The researchers modeled the relationship between temperature and crop yield from 1981 to 2017 across the Corn Belt: Illinois, Indiana, Iowa, Kansas, Kentucky, Michigan, Minnesota, Missouri, Nebraska, Ohio, South Dakota and Wisconsin. They found that as temperatures increased due to global climate change, planting days got earlier and earlier, shifting by about three days per decade, the announcement said.

"One of farmers' biggest decisions is what they plant and when they plant it," said Ethan Butler, first author of the paper and former graduate student in EPS. "We are seeing that farmers are planting earlier — not only because they have hardier seeds and better planting equipment but also because it's getting warmer sooner."

Butler is currently a postdoctoral research associate in the department of forest resources at the University of Minnesota.

Early planting means the corn has more time mature before the end of the growing season.

There is also a second, more surprising trend that has benefited corn yields, Harvard said. Whereas the vast majority of temperatures have warmed over the last century, the hottest days during the Midwest growing season have actually cooled.

"Increasingly productive and densely planted crops can evaporate more water from leaves and soils during hot days," said Nathaniel Mueller, former postdoctoral research fellow at the Harvard University Center for the Environment and co-author of the paper. "Widespread increases in rates of evaporation apparently help shield maize from extreme heat, cooling the surrounding area and helping to boost yields."

Mueller is currently an assistant professor of earth system science at the University of California-Irvine.

The researchers said they estimated that more than one-quarter of the increase in crop yield since 1981 can be attributed to the twin effects of a longer growing season and less exposure to high temperatures, suggesting that crop yield is more vulnerable to climate change than previously thought.
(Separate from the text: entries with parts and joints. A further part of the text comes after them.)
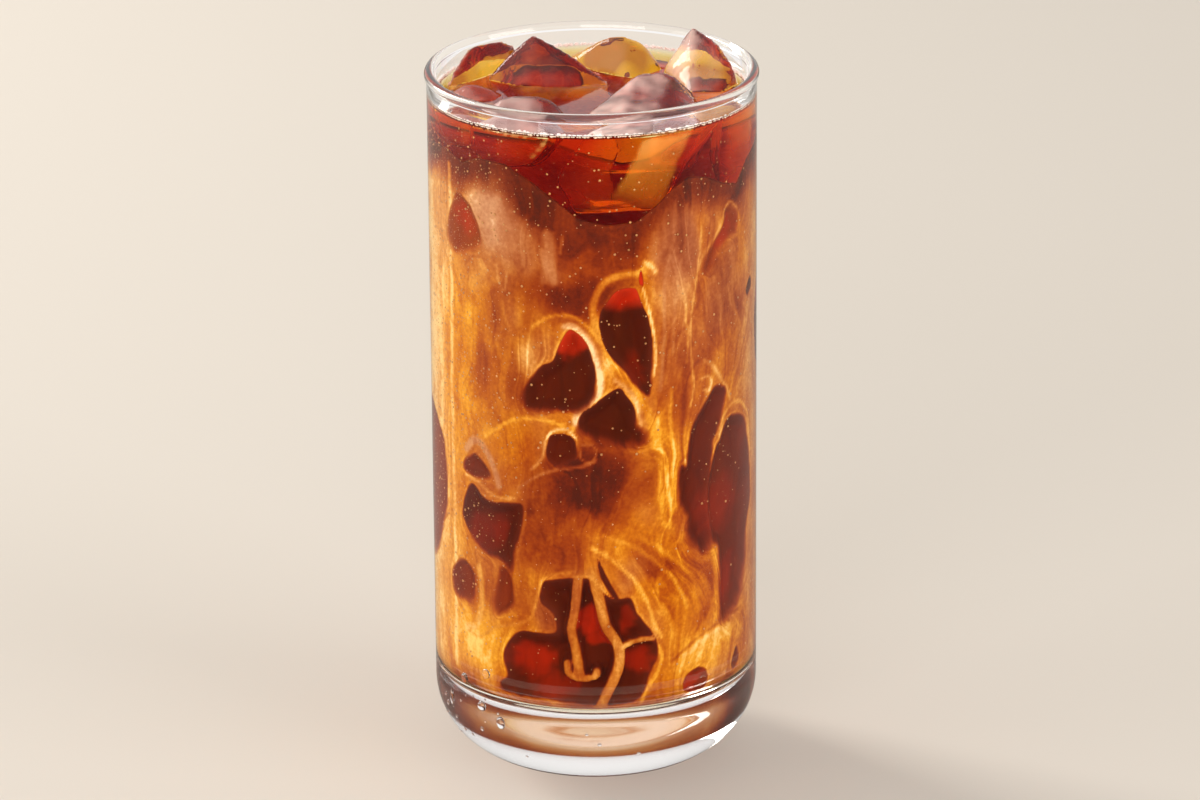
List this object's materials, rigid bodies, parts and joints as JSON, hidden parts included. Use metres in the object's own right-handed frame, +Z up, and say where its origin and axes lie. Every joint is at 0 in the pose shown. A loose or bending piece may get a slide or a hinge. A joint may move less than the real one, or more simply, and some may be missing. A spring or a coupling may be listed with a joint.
{
  "type": "cold brew coffee in a glass",
  "caption": "Tall straight glass with a thick clear base, filled with iced coffee and swirled cream; lumps of ice stand out of the drink at the rim.",
  "frame": {"origin": "centre of the foot, on the surface that the glass stands on", "axes": "+Z up along the glass's axis, -Y towards the side that the drinker sees, +X to that drinker's right"},
  "size_m": [0.071, 0.071, 0.1575],
  "materials": {
    "glass": "clear polished",
    "coffee": "wet and glossy, see-through dark red-brown where there is no cream, opaque tan where there is",
    "ice": "wet clear ice, tinted by the coffee below"
  },
  "bodies": {
    "root": {"glass": "glass", "drink": "coffee", "ice_back_left": "ice", "ice_peak_left": "ice", "ice_back": "ice", "ice_peak_right": "ice", "ice_front_right": "ice", "ice_front_left": "ice", "ice_chip_left": "ice"}
  },
  "joints": []
}
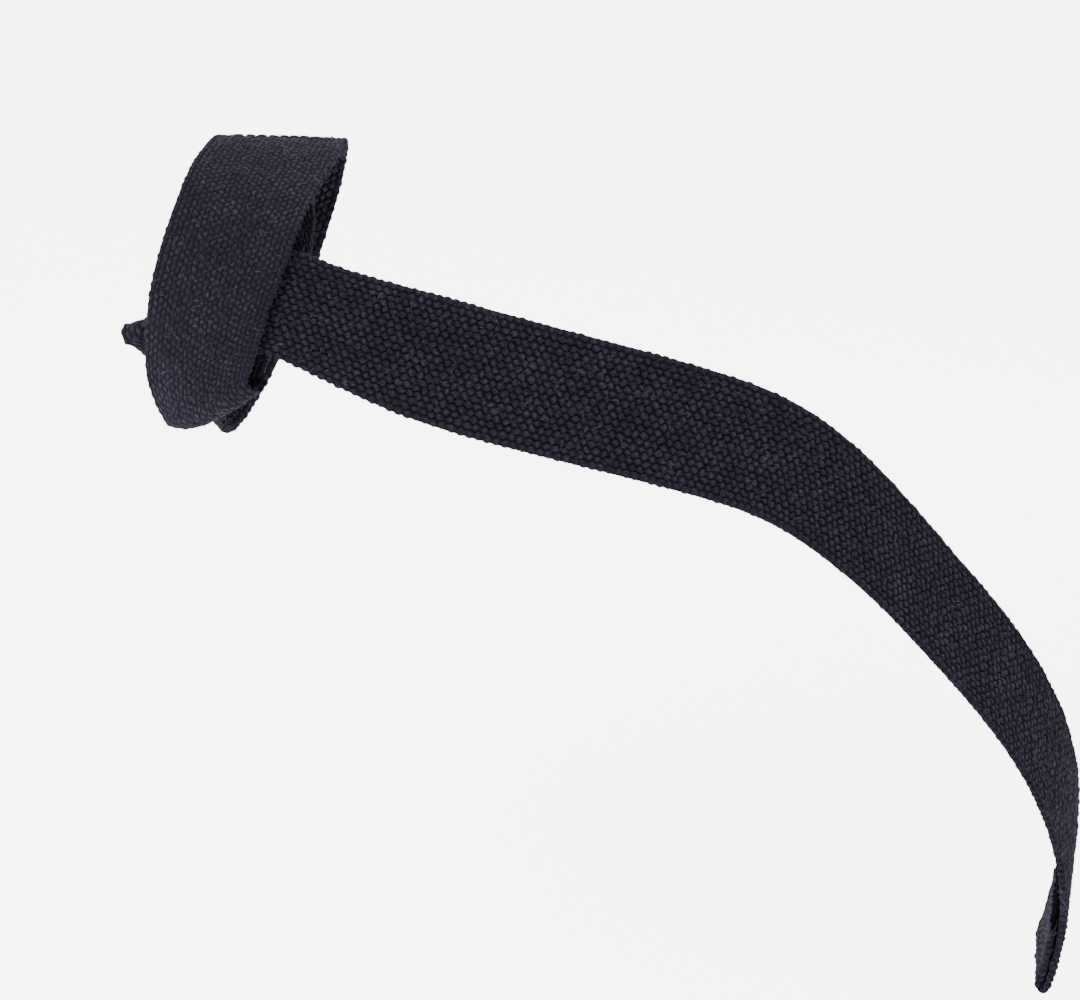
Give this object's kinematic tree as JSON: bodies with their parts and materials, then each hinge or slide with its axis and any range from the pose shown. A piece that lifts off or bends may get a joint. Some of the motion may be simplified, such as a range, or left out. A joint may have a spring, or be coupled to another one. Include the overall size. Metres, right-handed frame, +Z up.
{
  "type": "weightlifting strap",
  "caption": "Lasso lifting strap in its worn form: a sewn webbing eye over the front of the wrist, a full loop round it, and a free end that leaves through the eye, lies out and hangs.",
  "frame": {"origin": "middle of the hollow for the wrist, on the wrist's own line, under the eye", "axes": "+Z up, +X towards the hand and the free end, -Y out of the palm's side towards the viewer; the wrist's line slopes 23.5 degrees down towards +X"},
  "size_m": [0.3011, 0.0896, 0.2767],
  "materials": {
    "cotton_webbing": "matte, soft cotton"
  },
  "bodies": {
    "root": {"webbing_strap": "cotton_webbing"}
  },
  "joints": []
}
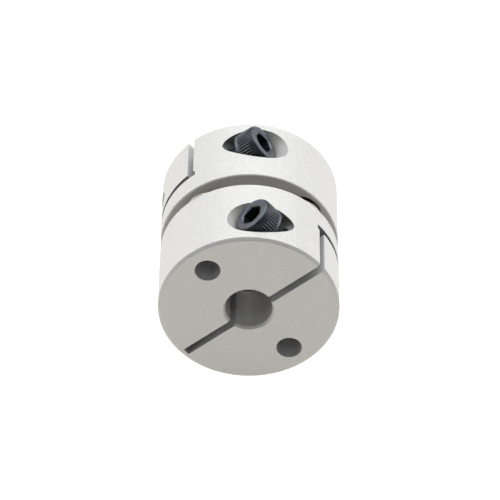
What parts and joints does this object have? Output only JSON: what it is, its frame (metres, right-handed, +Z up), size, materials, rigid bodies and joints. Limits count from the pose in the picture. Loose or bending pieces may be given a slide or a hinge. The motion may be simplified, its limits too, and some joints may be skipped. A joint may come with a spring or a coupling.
{
  "type": "flexible disc coupling",
  "caption": "Flexible shaft coupling: two slit clamp hubs joined by a spring-steel disc pack, with clamp screws backed out ready for the shafts.",
  "frame": {"origin": "centre of hub A's bore mouth, on the coupling's axis and in the plane of hub A's end face", "axes": "+Y along the coupling's axis from hub A to hub B; +Z up with the coupling on its side, midway between the open ends of the two slits"},
  "size_m": [0.019, 0.0198, 0.0208],
  "materials": {
    "hub_aluminium": "fine bead-blasted, clear anodised",
    "black_screw_steel": "black oxide",
    "disc_spring_steel": "rolled stainless spring steel",
    "ring_steel": "turned stainless steel"
  },
  "bodies": {
    "hub_a": {"hub_a": "hub_aluminium", "disc_bolt_a1": "black_screw_steel", "spacer_collar_a1": "ring_steel", "bolt_washer_a1": "ring_steel", "disc_bolt_a2": "black_screw_steel", "spacer_collar_a2": "ring_steel", "bolt_washer_a2": "ring_steel"},
    "disc_pack": {"disc_leaf_1": "disc_spring_steel", "disc_leaf_2": "disc_spring_steel", "disc_leaf_3": "disc_spring_steel", "disc_leaf_4": "disc_spring_steel"},
    "hub_b": {"hub_b": "hub_aluminium", "disc_bolt_b1": "black_screw_steel", "spacer_collar_b1": "ring_steel", "bolt_washer_b1": "ring_steel", "disc_bolt_b2": "black_screw_steel", "spacer_collar_b2": "ring_steel", "bolt_washer_b2": "ring_steel"},
    "clamp_screw_a": {"clamp_screw_a": "black_screw_steel"},
    "clamp_screw_b": {"clamp_screw_b": "black_screw_steel"}
  },
  "joints": [
    {"name": "disc_flex_a", "type": "hinge", "parent": "hub_a", "child": "disc_pack", "pos_m": [0, 0.0099, 0], "axis": [0.7071, 0, 0.7071], "range_deg": [-1, 1], "stiffness_Nm_per_rad": 0.5},
    {"name": "disc_flex_b", "type": "hinge", "parent": "disc_pack", "child": "hub_b", "pos_m": [0, 0.0099, 0], "axis": [-0.7071, 0, 0.7071], "range_deg": [-1, 1], "stiffness_Nm_per_rad": 0.5},
    {"name": "clamp_screw_a_travel", "type": "slide", "parent": "hub_a", "child": "clamp_screw_a", "axis": [-0.7071, 0, 0.7071], "range_m": [-0.00193, 0.002]},
    {"name": "clamp_screw_b_travel", "type": "slide", "parent": "hub_b", "child": "clamp_screw_b", "axis": [0.7071, 0, 0.7071], "range_m": [-0.00163, 0.0023]}
  ]
}
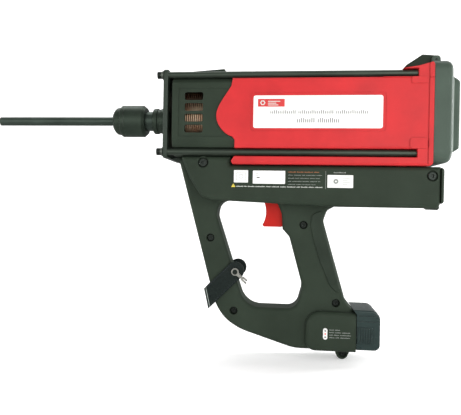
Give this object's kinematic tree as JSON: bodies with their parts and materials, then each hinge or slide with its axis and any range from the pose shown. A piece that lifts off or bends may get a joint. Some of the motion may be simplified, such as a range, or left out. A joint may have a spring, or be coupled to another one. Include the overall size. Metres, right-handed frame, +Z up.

The researchers also reported that the planting and harvest dates farmers currently use are significantly better adapted to the present climate than they would have been to climates in earlier decades.

"Farmers are incredibly proactive, and we're seeing them take advantage of changes in temperature to improve their yield. The question is how well can they continue to adapt in response to future changes in climate," Huybers said.

This research was supported, in part, by the Packard Foundation and the National Science Foundation.